GOAL OF THE EXERCISE -> Please return the full listing below without altering anything.

DATA PROVIDED ->

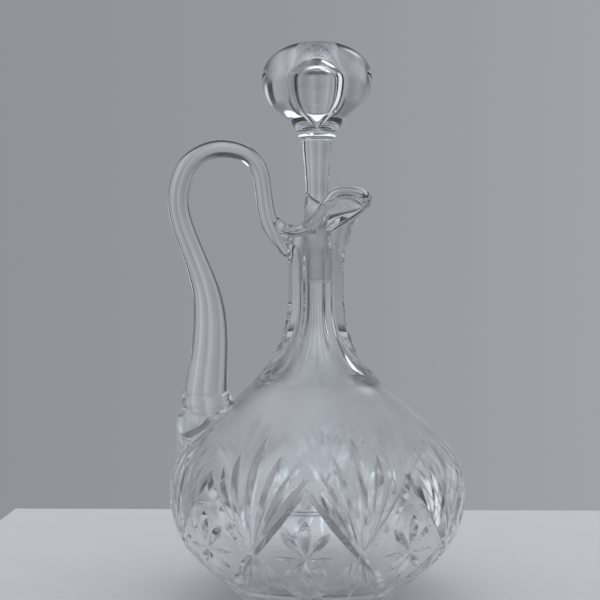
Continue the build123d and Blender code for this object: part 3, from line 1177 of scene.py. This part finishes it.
def room():
    """The world: a backdrop for the eye with painted light, lighter towards the right, a room for the
    glass and even light for the rest.
    """
    world = bpy.data.worlds.new("studio")
    bpy.context.scene.world = world
    world.use_nodes = True
    tree = world.node_tree
    tree.nodes.clear()
    nodes, link = tree.nodes, tree.links.new
    output = nodes.new("ShaderNodeOutputWorld")
    coordinates = nodes.new("ShaderNodeTexCoord")

    def facing(way):
        """How far a direction faces one way: 1 along it, -1 against it."""
        dot = nodes.new("ShaderNodeVectorMath")
        dot.operation = "DOT_PRODUCT"
        dot.inputs[1].default_value = Vector(way)
        link(coordinates.outputs["Generated"], dot.inputs[0])
        return dot.outputs["Value"]

    def step(value, low, high):
        """0 below low, 1 above high and smooth between."""
        ease = nodes.new("ShaderNodeMapRange")
        ease.interpolation_type = "SMOOTHSTEP"
        ease.inputs["From Min"].default_value = low
        ease.inputs["From Max"].default_value = high
        link(value, ease.inputs["Value"])
        return ease.outputs["Result"]

    def tones(place, low, high, stops):
        """Tones along a value from low to high, each stop a place and a tone."""
        share = nodes.new("ShaderNodeMapRange")
        share.inputs["From Min"].default_value = low
        share.inputs["From Max"].default_value = high
        link(place, share.inputs["Value"])
        ramp = nodes.new("ShaderNodeValToRGB")
        marks = ramp.color_ramp.elements
        marks.remove(marks[1])
        for i, (at, tone) in enumerate(stops):
            mark = marks[0] if i == 0 else marks.new(1.0)
            mark.position = (at - low) / (high - low)
            mark.color = (*(tone * share_of for share_of in room_tint), 1)
        link(share.outputs["Result"], ramp.inputs["Fac"])
        return ramp.outputs["Color"]

    def coloured(socket, colour):
        """Gives a socket a colour, either a plain one or another node's."""
        if isinstance(colour, tuple):
            socket.default_value = (*colour, 1)
        else:
            link(colour, socket)

    def blended(share, first, second):
        """One colour where share is 0 and another where it is 1."""
        mix = nodes.new("ShaderNodeMix")
        mix.data_type = "RGBA"
        link(share, mix.inputs["Factor"])
        coloured(mix.inputs[colour_a], first)
        coloured(mix.inputs[colour_b], second)
        return mix.outputs[colour_out]

    def background(colour, strength=1.0):
        """Light of one colour, plain or another node's."""
        shader = nodes.new("ShaderNodeBackground")
        shader.inputs["Strength"].default_value = strength
        coloured(shader.inputs["Color"], colour)
        return shader.outputs[0]

    def either(share, first, second):
        """One light where share is 0 and another where it is 1."""
        mix = nodes.new("ShaderNodeMixShader")
        link(share, mix.inputs["Fac"])
        link(first, mix.inputs[1])
        link(second, mix.inputs[2])
        return mix.outputs[0]

    angle = nodes.new("ShaderNodeMath")
    angle.operation = "ARCTAN2"
    link(facing(right), angle.inputs[0])
    link(facing(aim), angle.inputs[1])
    degrees = nodes.new("ShaderNodeMath")
    degrees.operation = "DEGREES"
    link(angle.outputs[0], degrees.inputs[0])
    height = facing((0, 0, 1))
    around = (room_floor_tone,) * 3
    for edge, stops in (
        (room_floor, room_lower),
        (room_sill, room_middle),
        (room_lintel, room_upper),
        (room_cornice, room_crown),
    ):
        level = tones(degrees.outputs[0], -180, 180, stops)
        around = blended(step(height, *edge), around, level)
    for turn, rise, colour, inner, outer in windows:
        turn, rise, inner, outer = (math.radians(angle) for angle in (turn, rise, inner, outer))
        way = math.cos(rise) * (math.cos(turn) * aim + math.sin(turn) * right) + (0, 0, math.sin(rise))
        around = blended(step(facing(way), math.cos(outer), math.cos(inner)), around, colour)
    # The backdrop that the eye sees directly: painted light, lighter towards the right
    curtain = tones(facing(right), -1, 1, lit_curtain_tones)
    path = nodes.new("ShaderNodeLightPath")
    through = nodes.new("ShaderNodeMath")
    through.operation = "MAXIMUM"
    link(path.outputs["Is Glossy Ray"], through.inputs[0])
    link(path.outputs["Is Transmission Ray"], through.inputs[1])
    light = background(light_tone, light_level)
    seen = either(through.outputs[0], light, background(around))
    seen = either(path.outputs["Diffuse Depth"], seen, light)
    seen = either(path.outputs["Is Camera Ray"], seen, background(curtain))
    link(seen, output.inputs["Surface"])


def camera():
    """The camera of the photograph."""
    data = bpy.data.cameras.new("camera")
    data.lens = camera_lens
    data.sensor_width = camera_sensor
    data.clip_start, data.clip_end = camera_clip
    eye = bpy.data.objects.new("camera", data)
    eye.location = Vector(turned(camera_distance, camera_azimuth, camera_height)) * MM
    eye.rotation_euler = (math.radians(90 + camera_pitch), 0, math.radians(heading + camera_yaw - 90))
    bpy.context.scene.collection.objects.link(eye)
    bpy.context.scene.camera = eye


table()
for name, (place, size, power) in lamps.items():
    lamp(name, place, size, power)
room()
camera()

scene = bpy.context.scene
scene.view_settings.view_transform = "Standard"
scene.cycles.max_bounces = deep_bounces
scene.cycles.transmission_bounces = deep_bounces
scene.cycles.transparent_max_bounces = deep_bounces
scene.cycles.glossy_bounces = glossy_bounces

ANSWER ->
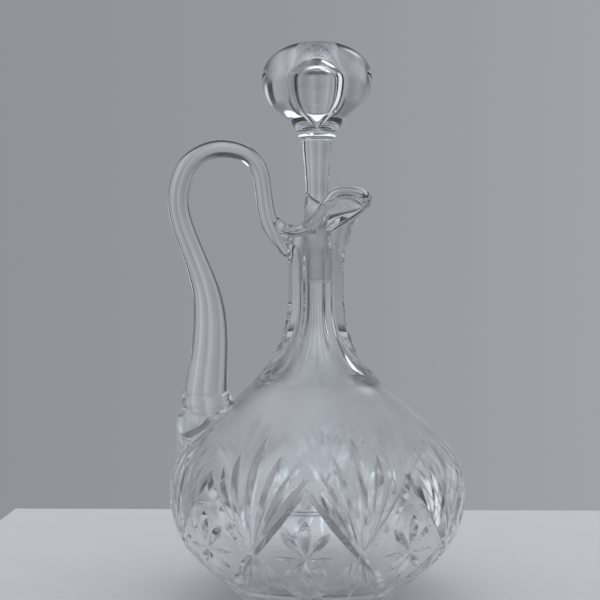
Continue the build123d and Blender code for this object: part 3, from line 1177 of scene.py. This part finishes it.
def room():
    """The world: a backdrop for the eye with painted light, lighter towards the right, a room for the
    glass and even light for the rest.
    """
    world = bpy.data.worlds.new("studio")
    bpy.context.scene.world = world
    world.use_nodes = True
    tree = world.node_tree
    tree.nodes.clear()
    nodes, link = tree.nodes, tree.links.new
    output = nodes.new("ShaderNodeOutputWorld")
    coordinates = nodes.new("ShaderNodeTexCoord")

    def facing(way):
        """How far a direction faces one way: 1 along it, -1 against it."""
        dot = nodes.new("ShaderNodeVectorMath")
        dot.operation = "DOT_PRODUCT"
        dot.inputs[1].default_value = Vector(way)
        link(coordinates.outputs["Generated"], dot.inputs[0])
        return dot.outputs["Value"]

    def step(value, low, high):
        """0 below low, 1 above high and smooth between."""
        ease = nodes.new("ShaderNodeMapRange")
        ease.interpolation_type = "SMOOTHSTEP"
        ease.inputs["From Min"].default_value = low
        ease.inputs["From Max"].default_value = high
        link(value, ease.inputs["Value"])
        return ease.outputs["Result"]

    def tones(place, low, high, stops):
        """Tones along a value from low to high, each stop a place and a tone."""
        share = nodes.new("ShaderNodeMapRange")
        share.inputs["From Min"].default_value = low
        share.inputs["From Max"].default_value = high
        link(place, share.inputs["Value"])
        ramp = nodes.new("ShaderNodeValToRGB")
        marks = ramp.color_ramp.elements
        marks.remove(marks[1])
        for i, (at, tone) in enumerate(stops):
            mark = marks[0] if i == 0 else marks.new(1.0)
            mark.position = (at - low) / (high - low)
            mark.color = (*(tone * share_of for share_of in room_tint), 1)
        link(share.outputs["Result"], ramp.inputs["Fac"])
        return ramp.outputs["Color"]

    def coloured(socket, colour):
        """Gives a socket a colour, either a plain one or another node's."""
        if isinstance(colour, tuple):
            socket.default_value = (*colour, 1)
        else:
            link(colour, socket)

    def blended(share, first, second):
        """One colour where share is 0 and another where it is 1."""
        mix = nodes.new("ShaderNodeMix")
        mix.data_type = "RGBA"
        link(share, mix.inputs["Factor"])
        coloured(mix.inputs[colour_a], first)
        coloured(mix.inputs[colour_b], second)
        return mix.outputs[colour_out]

    def background(colour, strength=1.0):
        """Light of one colour, plain or another node's."""
        shader = nodes.new("ShaderNodeBackground")
        shader.inputs["Strength"].default_value = strength
        coloured(shader.inputs["Color"], colour)
        return shader.outputs[0]

    def either(share, first, second):
        """One light where share is 0 and another where it is 1."""
        mix = nodes.new("ShaderNodeMixShader")
        link(share, mix.inputs["Fac"])
        link(first, mix.inputs[1])
        link(second, mix.inputs[2])
        return mix.outputs[0]

    angle = nodes.new("ShaderNodeMath")
    angle.operation = "ARCTAN2"
    link(facing(right), angle.inputs[0])
    link(facing(aim), angle.inputs[1])
    degrees = nodes.new("ShaderNodeMath")
    degrees.operation = "DEGREES"
    link(angle.outputs[0], degrees.inputs[0])
    height = facing((0, 0, 1))
    around = (room_floor_tone,) * 3
    for edge, stops in (
        (room_floor, room_lower),
        (room_sill, room_middle),
        (room_lintel, room_upper),
        (room_cornice, room_crown),
    ):
        level = tones(degrees.outputs[0], -180, 180, stops)
        around = blended(step(height, *edge), around, level)
    for turn, rise, colour, inner, outer in windows:
        turn, rise, inner, outer = (math.radians(angle) for angle in (turn, rise, inner, outer))
        way = math.cos(rise) * (math.cos(turn) * aim + math.sin(turn) * right) + (0, 0, math.sin(rise))
        around = blended(step(facing(way), math.cos(outer), math.cos(inner)), around, colour)
    # The backdrop that the eye sees directly: painted light, lighter towards the right
    curtain = tones(facing(right), -1, 1, lit_curtain_tones)
    path = nodes.new("ShaderNodeLightPath")
    through = nodes.new("ShaderNodeMath")
    through.operation = "MAXIMUM"
    link(path.outputs["Is Glossy Ray"], through.inputs[0])
    link(path.outputs["Is Transmission Ray"], through.inputs[1])
    light = background(light_tone, light_level)
    seen = either(through.outputs[0], light, background(around))
    seen = either(path.outputs["Diffuse Depth"], seen, light)
    seen = either(path.outputs["Is Camera Ray"], seen, background(curtain))
    link(seen, output.inputs["Surface"])


def camera():
    """The camera of the photograph."""
    data = bpy.data.cameras.new("camera")
    data.lens = camera_lens
    data.sensor_width = camera_sensor
    data.clip_start, data.clip_end = camera_clip
    eye = bpy.data.objects.new("camera", data)
    eye.location = Vector(turned(camera_distance, camera_azimuth, camera_height)) * MM
    eye.rotation_euler = (math.radians(90 + camera_pitch), 0, math.radians(heading + camera_yaw - 90))
    bpy.context.scene.collection.objects.link(eye)
    bpy.context.scene.camera = eye


table()
for name, (place, size, power) in lamps.items():
    lamp(name, place, size, power)
room()
camera()

scene = bpy.context.scene
scene.view_settings.view_transform = "Standard"
scene.cycles.max_bounces = deep_bounces
scene.cycles.transmission_bounces = deep_bounces
scene.cycles.transparent_max_bounces = deep_bounces
scene.cycles.glossy_bounces = glossy_bounces